◆ **DATA PROVIDED**:
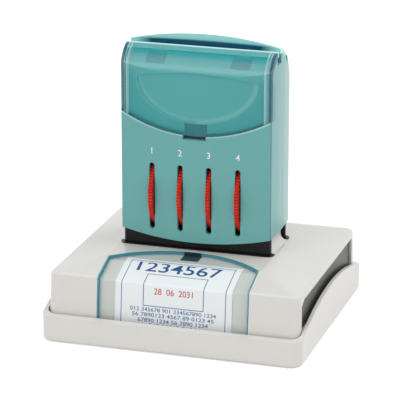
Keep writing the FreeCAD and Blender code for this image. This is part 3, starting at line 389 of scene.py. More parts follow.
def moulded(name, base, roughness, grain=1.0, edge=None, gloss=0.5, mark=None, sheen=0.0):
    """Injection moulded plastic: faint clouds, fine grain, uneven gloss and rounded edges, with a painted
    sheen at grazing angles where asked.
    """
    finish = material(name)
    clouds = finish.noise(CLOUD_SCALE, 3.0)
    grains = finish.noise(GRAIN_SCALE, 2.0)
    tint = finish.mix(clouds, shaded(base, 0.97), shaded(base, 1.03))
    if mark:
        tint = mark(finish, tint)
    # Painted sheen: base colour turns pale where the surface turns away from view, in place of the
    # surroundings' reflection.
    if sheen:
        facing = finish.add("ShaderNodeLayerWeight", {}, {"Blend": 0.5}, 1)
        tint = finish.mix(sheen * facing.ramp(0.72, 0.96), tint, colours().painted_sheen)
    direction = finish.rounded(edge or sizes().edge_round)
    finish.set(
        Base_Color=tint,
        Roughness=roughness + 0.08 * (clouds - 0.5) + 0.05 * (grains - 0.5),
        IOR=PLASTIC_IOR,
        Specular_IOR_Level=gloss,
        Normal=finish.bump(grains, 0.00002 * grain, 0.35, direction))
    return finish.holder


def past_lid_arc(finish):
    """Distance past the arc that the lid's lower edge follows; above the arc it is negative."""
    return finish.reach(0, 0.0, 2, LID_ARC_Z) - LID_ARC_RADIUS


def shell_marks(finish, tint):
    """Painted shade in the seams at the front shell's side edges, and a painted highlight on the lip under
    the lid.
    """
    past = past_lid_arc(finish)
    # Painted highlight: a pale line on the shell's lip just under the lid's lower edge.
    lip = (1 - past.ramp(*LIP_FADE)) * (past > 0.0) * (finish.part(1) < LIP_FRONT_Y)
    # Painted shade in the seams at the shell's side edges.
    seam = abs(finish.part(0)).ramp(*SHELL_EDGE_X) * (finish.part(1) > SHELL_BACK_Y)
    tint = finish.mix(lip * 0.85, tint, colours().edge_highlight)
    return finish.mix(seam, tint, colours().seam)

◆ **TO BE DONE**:
Reproduce only the lines from the top of the material through the one bearing "return finish.reach(0, 0.0, 2, LID_ARC_Z)", each exactly as it stands.

◆ **WRITTEN REPLY**:
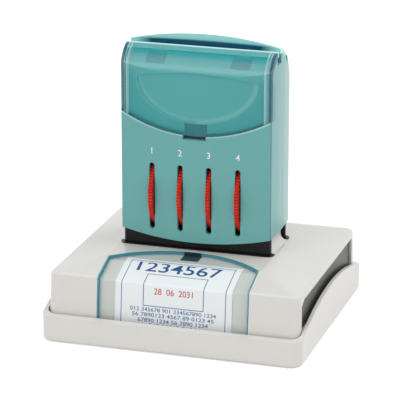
Keep writing the FreeCAD and Blender code for this image. This is part 3, starting at line 389 of scene.py. More parts follow.
def moulded(name, base, roughness, grain=1.0, edge=None, gloss=0.5, mark=None, sheen=0.0):
    """Injection moulded plastic: faint clouds, fine grain, uneven gloss and rounded edges, with a painted
    sheen at grazing angles where asked.
    """
    finish = material(name)
    clouds = finish.noise(CLOUD_SCALE, 3.0)
    grains = finish.noise(GRAIN_SCALE, 2.0)
    tint = finish.mix(clouds, shaded(base, 0.97), shaded(base, 1.03))
    if mark:
        tint = mark(finish, tint)
    # Painted sheen: base colour turns pale where the surface turns away from view, in place of the
    # surroundings' reflection.
    if sheen:
        facing = finish.add("ShaderNodeLayerWeight", {}, {"Blend": 0.5}, 1)
        tint = finish.mix(sheen * facing.ramp(0.72, 0.96), tint, colours().painted_sheen)
    direction = finish.rounded(edge or sizes().edge_round)
    finish.set(
        Base_Color=tint,
        Roughness=roughness + 0.08 * (clouds - 0.5) + 0.05 * (grains - 0.5),
        IOR=PLASTIC_IOR,
        Specular_IOR_Level=gloss,
        Normal=finish.bump(grains, 0.00002 * grain, 0.35, direction))
    return finish.holder


def past_lid_arc(finish):
    """Distance past the arc that the lid's lower edge follows; above the arc it is negative."""
    return finish.reach(0, 0.0, 2, LID_ARC_Z) - LID_ARC_RADIUS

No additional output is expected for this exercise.